**STATED TASK**:
Quote the entries below from the line with "const box = new" through the line with "zip(*points))), Vector(map(max, zip(*points)))", both ends included, and only those lines.
-- Start STORED ROWS --
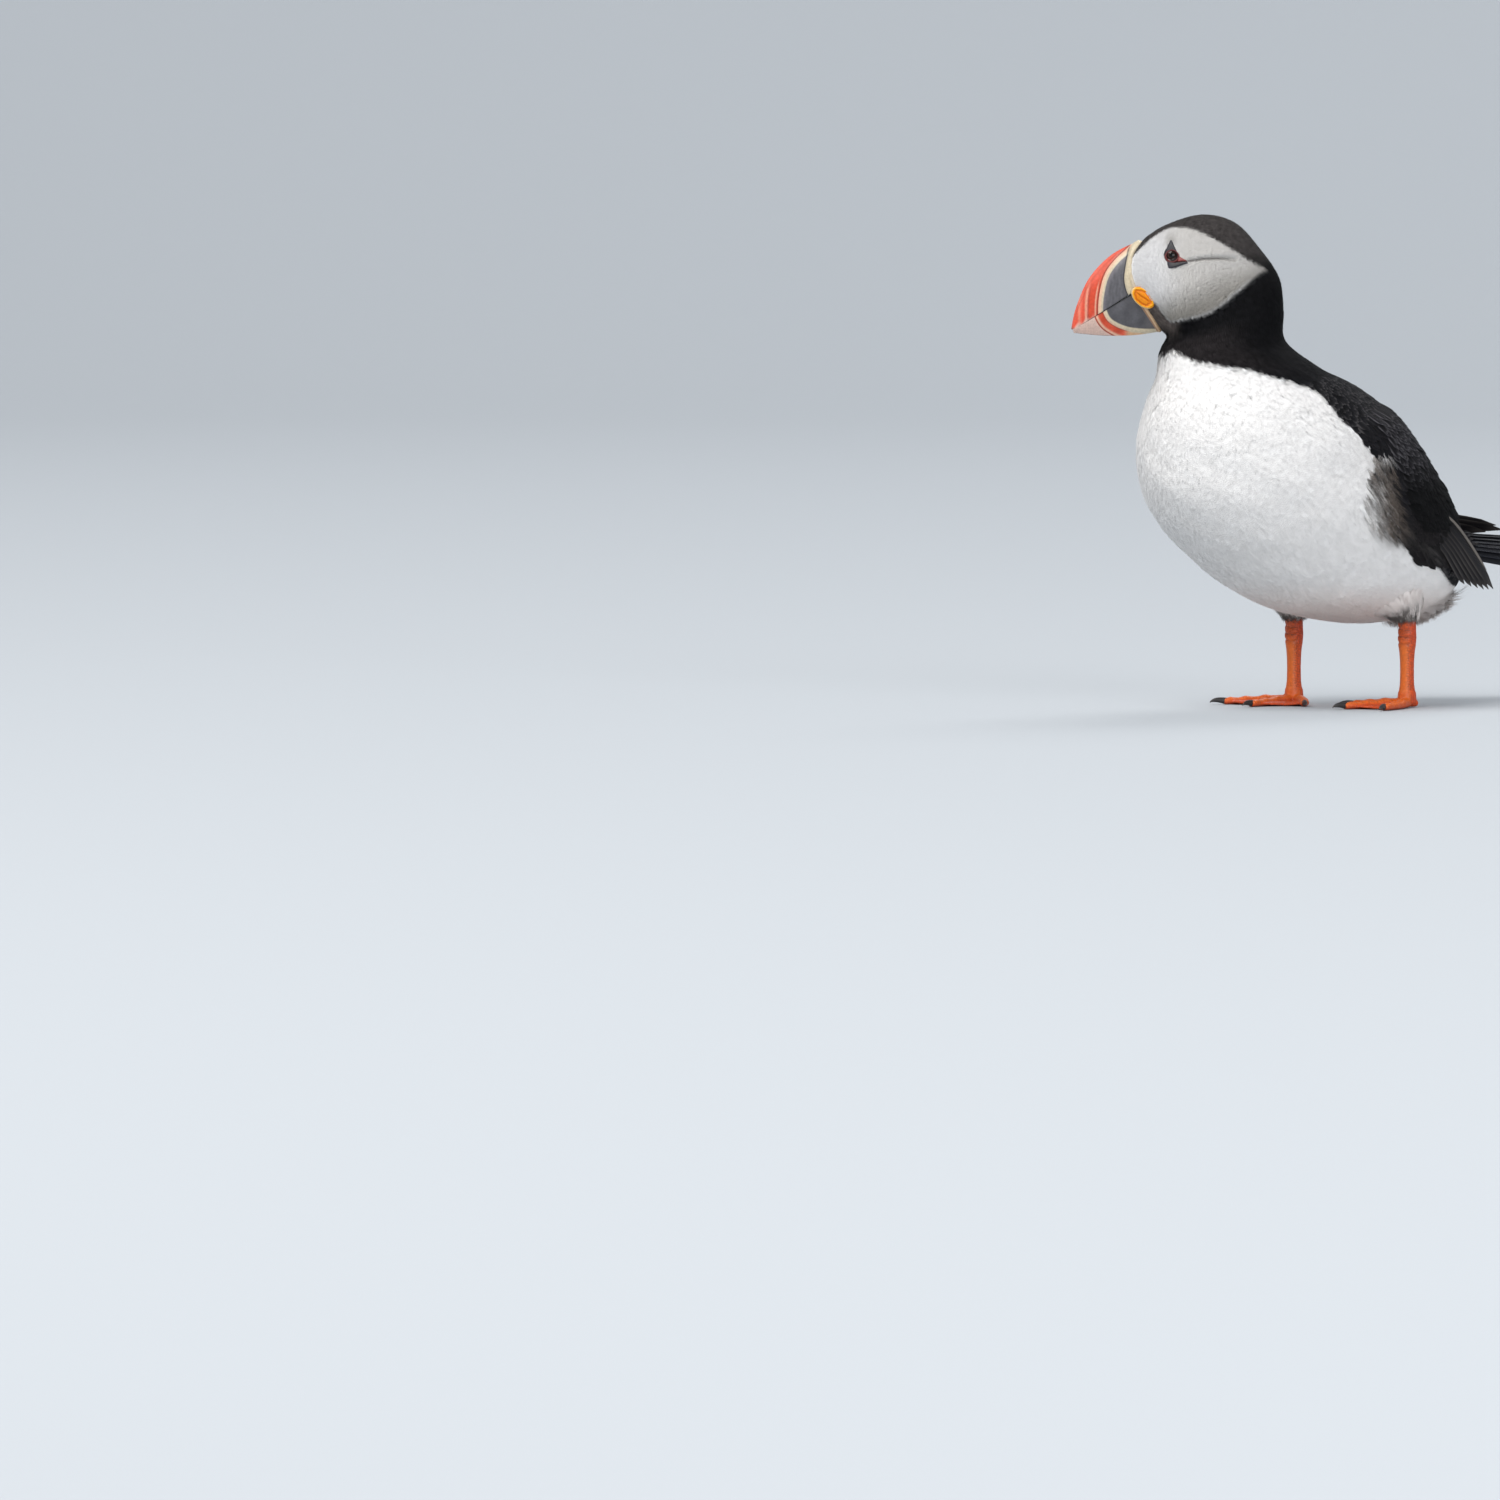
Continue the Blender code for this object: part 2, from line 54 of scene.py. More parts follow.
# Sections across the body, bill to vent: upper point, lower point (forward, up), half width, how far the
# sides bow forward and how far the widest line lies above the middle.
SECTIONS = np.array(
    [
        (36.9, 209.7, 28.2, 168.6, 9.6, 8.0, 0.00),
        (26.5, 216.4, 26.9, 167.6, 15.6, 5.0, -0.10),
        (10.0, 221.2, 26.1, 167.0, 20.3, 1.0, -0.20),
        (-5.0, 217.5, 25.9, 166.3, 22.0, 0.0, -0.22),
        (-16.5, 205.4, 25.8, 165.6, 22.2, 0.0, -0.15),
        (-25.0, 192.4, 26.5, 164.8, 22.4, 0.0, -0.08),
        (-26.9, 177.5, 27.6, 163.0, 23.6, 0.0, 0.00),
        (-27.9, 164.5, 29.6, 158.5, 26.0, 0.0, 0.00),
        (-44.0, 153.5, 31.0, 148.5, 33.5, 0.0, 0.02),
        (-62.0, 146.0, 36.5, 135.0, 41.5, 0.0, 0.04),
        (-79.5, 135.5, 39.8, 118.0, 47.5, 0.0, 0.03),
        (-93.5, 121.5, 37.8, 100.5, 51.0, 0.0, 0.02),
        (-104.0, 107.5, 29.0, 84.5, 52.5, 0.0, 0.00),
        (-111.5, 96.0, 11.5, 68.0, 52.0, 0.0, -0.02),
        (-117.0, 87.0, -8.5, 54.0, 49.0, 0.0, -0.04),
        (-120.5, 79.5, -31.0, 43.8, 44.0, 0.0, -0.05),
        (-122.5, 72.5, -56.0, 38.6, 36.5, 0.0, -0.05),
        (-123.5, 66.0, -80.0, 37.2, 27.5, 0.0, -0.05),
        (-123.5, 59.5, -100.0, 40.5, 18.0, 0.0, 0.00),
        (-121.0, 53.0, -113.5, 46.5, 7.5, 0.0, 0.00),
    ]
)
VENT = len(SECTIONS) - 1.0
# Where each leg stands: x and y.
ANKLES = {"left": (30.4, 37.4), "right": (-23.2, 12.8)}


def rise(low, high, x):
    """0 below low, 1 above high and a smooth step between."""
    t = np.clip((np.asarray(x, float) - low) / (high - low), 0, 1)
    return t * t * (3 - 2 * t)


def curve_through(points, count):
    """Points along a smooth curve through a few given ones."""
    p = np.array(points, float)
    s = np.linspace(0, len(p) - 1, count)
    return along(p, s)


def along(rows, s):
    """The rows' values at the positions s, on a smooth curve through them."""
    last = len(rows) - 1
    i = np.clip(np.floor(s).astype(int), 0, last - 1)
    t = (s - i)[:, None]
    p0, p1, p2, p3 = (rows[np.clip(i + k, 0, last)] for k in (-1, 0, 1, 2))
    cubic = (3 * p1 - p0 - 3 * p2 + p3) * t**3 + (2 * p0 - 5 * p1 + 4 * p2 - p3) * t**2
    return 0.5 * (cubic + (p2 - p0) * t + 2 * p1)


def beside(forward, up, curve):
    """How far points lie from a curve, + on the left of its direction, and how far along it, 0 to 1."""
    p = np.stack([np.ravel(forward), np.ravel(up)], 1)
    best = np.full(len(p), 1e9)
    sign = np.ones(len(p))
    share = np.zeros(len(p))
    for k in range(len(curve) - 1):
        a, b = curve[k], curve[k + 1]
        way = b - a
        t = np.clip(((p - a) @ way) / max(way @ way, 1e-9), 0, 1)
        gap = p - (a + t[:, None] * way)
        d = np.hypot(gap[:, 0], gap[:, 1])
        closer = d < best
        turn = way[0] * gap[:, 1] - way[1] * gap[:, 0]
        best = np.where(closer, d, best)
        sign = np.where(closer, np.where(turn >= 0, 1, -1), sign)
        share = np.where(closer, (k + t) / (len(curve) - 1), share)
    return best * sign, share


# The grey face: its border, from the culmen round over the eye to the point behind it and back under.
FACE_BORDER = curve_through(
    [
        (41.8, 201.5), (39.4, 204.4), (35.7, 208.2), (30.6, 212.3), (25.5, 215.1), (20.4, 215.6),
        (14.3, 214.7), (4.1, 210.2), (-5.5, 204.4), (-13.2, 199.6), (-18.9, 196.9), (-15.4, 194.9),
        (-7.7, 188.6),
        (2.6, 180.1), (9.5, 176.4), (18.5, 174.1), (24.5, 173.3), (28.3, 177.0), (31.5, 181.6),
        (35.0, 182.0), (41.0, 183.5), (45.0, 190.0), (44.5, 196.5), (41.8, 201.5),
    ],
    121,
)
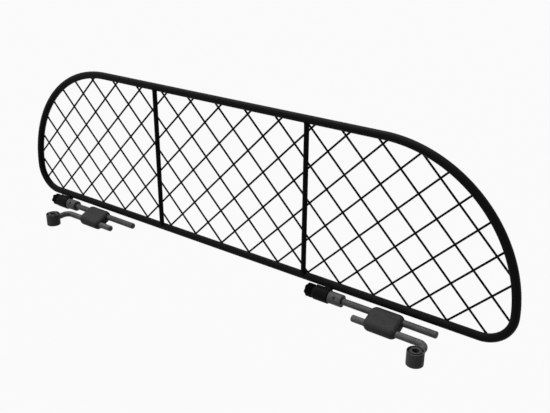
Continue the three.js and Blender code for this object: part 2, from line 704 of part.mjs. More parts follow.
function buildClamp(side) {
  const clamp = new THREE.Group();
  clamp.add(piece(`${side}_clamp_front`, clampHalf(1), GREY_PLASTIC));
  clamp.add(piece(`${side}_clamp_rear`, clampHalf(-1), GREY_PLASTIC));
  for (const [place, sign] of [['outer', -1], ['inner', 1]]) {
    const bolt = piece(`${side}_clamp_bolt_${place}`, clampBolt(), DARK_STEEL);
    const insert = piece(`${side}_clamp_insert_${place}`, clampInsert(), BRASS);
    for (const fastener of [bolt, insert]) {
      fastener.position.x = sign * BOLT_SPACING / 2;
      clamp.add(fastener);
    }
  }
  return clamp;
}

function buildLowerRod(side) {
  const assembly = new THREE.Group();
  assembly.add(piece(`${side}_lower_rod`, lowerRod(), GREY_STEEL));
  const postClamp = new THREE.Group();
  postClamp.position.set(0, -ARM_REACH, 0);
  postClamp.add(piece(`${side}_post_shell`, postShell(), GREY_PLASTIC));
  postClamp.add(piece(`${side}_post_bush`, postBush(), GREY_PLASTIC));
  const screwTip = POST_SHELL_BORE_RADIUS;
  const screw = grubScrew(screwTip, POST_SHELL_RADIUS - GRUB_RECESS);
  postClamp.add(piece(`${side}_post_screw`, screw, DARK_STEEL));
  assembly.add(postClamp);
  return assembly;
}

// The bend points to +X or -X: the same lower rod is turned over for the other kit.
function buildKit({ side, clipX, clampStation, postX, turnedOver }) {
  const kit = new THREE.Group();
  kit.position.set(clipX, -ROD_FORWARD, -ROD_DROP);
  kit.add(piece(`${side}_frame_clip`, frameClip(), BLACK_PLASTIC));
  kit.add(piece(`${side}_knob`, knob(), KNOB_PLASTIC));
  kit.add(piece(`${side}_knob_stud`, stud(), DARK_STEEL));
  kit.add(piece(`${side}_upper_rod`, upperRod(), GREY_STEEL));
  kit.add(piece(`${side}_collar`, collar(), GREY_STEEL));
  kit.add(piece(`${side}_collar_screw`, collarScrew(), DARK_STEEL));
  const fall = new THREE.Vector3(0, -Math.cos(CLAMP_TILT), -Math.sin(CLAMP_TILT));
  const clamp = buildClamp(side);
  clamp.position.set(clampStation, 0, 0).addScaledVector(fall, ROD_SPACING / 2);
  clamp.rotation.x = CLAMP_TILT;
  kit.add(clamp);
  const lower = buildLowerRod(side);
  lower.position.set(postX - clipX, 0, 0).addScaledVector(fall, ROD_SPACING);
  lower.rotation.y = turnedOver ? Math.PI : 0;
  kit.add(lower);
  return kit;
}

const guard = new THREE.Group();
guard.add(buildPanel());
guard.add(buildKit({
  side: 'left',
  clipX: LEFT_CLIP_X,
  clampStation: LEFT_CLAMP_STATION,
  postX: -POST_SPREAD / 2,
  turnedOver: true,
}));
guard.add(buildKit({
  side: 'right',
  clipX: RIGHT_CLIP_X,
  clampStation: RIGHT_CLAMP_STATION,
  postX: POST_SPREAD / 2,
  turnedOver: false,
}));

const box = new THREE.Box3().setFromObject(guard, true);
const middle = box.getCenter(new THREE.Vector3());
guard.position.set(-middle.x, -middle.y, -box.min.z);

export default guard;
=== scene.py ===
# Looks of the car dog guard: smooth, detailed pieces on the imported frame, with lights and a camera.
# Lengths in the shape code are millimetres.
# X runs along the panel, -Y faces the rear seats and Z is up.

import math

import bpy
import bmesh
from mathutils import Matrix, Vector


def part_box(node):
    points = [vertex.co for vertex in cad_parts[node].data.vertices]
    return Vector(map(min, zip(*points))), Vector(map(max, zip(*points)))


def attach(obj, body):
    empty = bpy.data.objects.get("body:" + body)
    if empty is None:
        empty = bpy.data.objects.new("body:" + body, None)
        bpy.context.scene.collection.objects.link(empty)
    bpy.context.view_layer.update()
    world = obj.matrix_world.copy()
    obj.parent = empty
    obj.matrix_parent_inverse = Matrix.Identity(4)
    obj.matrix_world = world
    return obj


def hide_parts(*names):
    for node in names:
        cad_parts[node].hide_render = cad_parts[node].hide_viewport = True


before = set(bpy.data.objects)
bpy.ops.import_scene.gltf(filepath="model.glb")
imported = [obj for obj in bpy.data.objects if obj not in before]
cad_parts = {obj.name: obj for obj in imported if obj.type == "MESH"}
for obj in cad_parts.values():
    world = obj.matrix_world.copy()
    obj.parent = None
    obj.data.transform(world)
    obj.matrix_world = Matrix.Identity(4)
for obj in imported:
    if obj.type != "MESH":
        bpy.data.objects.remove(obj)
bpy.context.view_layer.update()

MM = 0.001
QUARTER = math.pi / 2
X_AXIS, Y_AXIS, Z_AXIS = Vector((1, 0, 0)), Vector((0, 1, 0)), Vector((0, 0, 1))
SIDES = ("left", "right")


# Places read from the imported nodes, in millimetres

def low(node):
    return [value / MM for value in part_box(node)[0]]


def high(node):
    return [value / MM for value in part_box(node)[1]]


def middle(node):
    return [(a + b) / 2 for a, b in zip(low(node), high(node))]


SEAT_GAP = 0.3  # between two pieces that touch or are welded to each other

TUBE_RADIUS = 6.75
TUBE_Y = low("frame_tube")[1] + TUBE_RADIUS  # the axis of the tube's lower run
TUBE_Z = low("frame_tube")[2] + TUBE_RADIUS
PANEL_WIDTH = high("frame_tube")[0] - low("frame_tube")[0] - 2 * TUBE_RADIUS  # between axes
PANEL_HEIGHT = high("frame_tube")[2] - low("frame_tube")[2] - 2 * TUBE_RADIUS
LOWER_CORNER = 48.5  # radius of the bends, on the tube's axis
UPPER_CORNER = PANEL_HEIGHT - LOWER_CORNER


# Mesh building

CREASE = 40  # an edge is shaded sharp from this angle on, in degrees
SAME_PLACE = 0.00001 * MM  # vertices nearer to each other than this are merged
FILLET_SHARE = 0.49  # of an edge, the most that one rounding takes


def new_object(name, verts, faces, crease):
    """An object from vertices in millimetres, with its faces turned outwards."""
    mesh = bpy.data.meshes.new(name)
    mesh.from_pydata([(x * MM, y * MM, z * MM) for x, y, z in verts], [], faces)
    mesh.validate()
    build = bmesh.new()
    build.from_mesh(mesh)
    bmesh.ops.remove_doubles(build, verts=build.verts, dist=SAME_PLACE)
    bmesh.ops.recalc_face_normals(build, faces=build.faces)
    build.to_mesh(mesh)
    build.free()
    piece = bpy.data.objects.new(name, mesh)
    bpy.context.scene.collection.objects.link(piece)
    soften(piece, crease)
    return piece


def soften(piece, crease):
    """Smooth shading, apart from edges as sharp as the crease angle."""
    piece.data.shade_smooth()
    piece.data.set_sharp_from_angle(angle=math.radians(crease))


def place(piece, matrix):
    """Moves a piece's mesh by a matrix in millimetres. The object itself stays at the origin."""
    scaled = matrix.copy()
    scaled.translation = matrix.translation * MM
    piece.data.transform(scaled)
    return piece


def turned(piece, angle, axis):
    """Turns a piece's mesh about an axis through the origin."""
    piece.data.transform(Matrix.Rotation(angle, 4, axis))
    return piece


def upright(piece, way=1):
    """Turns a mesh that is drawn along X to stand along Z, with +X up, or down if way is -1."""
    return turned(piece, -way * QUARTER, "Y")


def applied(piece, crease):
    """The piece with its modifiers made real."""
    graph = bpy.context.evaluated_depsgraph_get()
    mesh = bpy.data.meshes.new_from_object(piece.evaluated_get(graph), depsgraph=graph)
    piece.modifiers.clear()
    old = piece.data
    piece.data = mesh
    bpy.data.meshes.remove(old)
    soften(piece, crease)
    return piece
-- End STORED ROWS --
**TASK RESULT**:
const box = new THREE.Box3().setFromObject(guard, true);
const middle = box.getCenter(new THREE.Vector3());
guard.position.set(-middle.x, -middle.y, -box.min.z);

export default guard;
=== scene.py ===
# Looks of the car dog guard: smooth, detailed pieces on the imported frame, with lights and a camera.
# Lengths in the shape code are millimetres.
# X runs along the panel, -Y faces the rear seats and Z is up.

import math

import bpy
import bmesh
from mathutils import Matrix, Vector


def part_box(node):
    points = [vertex.co for vertex in cad_parts[node].data.vertices]
    return Vector(map(min, zip(*points))), Vector(map(max, zip(*points)))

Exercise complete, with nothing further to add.